Сизая вечерняя дымка еще не исчезла совсем, дали по-прежнему затянуты ею, но и она посветлела и поголубела… Вершины освещены солнцем, они желтовато-зеленые; осенними пятнами выделяются на общем фоне красно-коричневые, с молодою листвой, рощицы брахистегии… Брахистегии растут и возле отеля. Вблизи листва их — бронзовая, иногда медно-бронзовая и всегда чуть прохладна на ощупь.

От выровненной площадки перед отелем — она совсем неширока — начинается склон, искусственно укрепленный камнями. Среди камней — колючие коричневые палки молочаев с розетками красных цветов, сине-лиловые фиалки, и очень мило выглядит там цветущая бегония, напомнившая мне сибирский бадан с его такими же плотными и холодными листьями.

День обещал быть жарким, но еще было прохладно, и еще оставалось время до завтрака. Я сел на скамью, повернувшись лицом к горам, и долго смотрел на затуманенные неясные дали, на распластанные кроны акаций, похожих на итальянские пинии…

И тогда я понял — и поразился, — с чем ассоциировалось у меня название «джакоранда»; оно, это понимание, не осенило вдруг, не блеснуло в мозгу; оно словно медленно притекло ко мне от дымчатых пейзажей, от спокойных холмов и совершенной в своей красоте ветки джакоранды — оно ассоциировалось с «Джокондой» Леонардо да Винчи… Совершенство, созданное художником, и совершенство природы, как таковой, как естественное ее состояние, воссоединились…

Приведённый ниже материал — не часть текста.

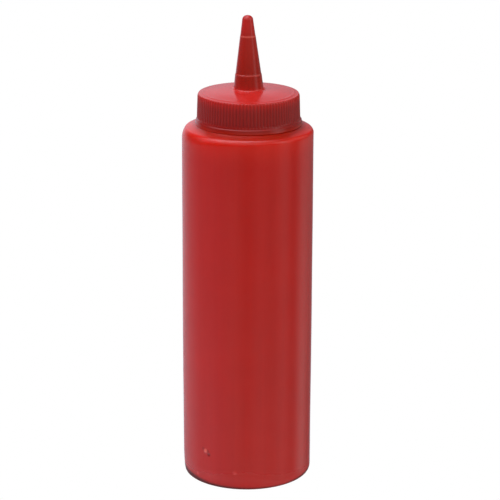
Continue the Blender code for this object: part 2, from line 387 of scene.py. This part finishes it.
def make_cap():
    b = Builder()
    n = RIBS * 8
    az = np.arange(n) * 2 * math.pi / n
    rib = rib_shape(az)

    def ring(r, z, count=n, depth=0.0, cx=None):
        a = az if count == n else np.arange(count) * 2 * math.pi / count
        rr = np.full(count, float(r))
        if depth:
            rr = rr - depth * (1.0 - rib)
        x0 = CAP_X if cx is None else cx
        return b.ring([((x0 + q * math.cos(t)) * MM, q * math.sin(t) * MM, z * MM)
                       for q, t in zip(rr, a)])

    # underside, flange with its hollowed top edge and bead
    low = 0.10
    under = ring(FLANGE_R - low - 2.0, CAP_Z0)
    off = CAP_X + FLANGE_OFF
    for r, z in arc(FLANGE_R - low, CAP_Z0 + low, low, low, -90, 0, 3):
        ring(r, z, cx=off)
    for k in range(1, 5):
        t = k / 5
        ring(FLANGE_R + (BEAD_R - FLANGE_R) * t, CAP_Z0 + low + (BEAD_Z - CAP_Z0 - low) * t, cx=off)
    for r, z in arc(BEAD_R - BEAD, BEAD_Z, BEAD, BEAD, 8, 88, 6):
        ring(r, z, cx=off)
    z_top = BEAD_Z + BEAD
    for k in range(1, 6):
        a = (math.pi / 2) * k / 5
        ring(BEAD_R - BEAD - (BEAD_R - BEAD - SKIRT_R0 - 0.02) * math.sin(a),
             z_top + 0.90 * (1 - math.cos(a)), depth=RIB_DEPTH * 0.12 * k / 5)
    z_fl = z_top + 0.90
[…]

Я неподвижно сидел, пораженный этим открытием, и я мог бы сказать нелестное любому, кто подошел бы ко мне в тот момент, — мне нужно было остаться одному… Теперь я заново переживал свою первую — не с репродукцией, с подлинником! — встречу с «Монной Лизой» в Лувре… Я умышленно отстал тогда от группы и задержался у огороженной канатом картины… Я смотрел в глаза Монне Лизе и, как тысячи до меня, пытался понять ее улыбку — так уж принято: стараться это сделать… Глаза Монны Лизы ожили и приоткрылись — они обернулись мудрыми глазами самого Леонардо да Винчи, — и я, потрясенный, начал беззвучно хохотать: да ведь портрет патрицианки Монны Лизы — это автопортрет самого Леонардо да Винчи!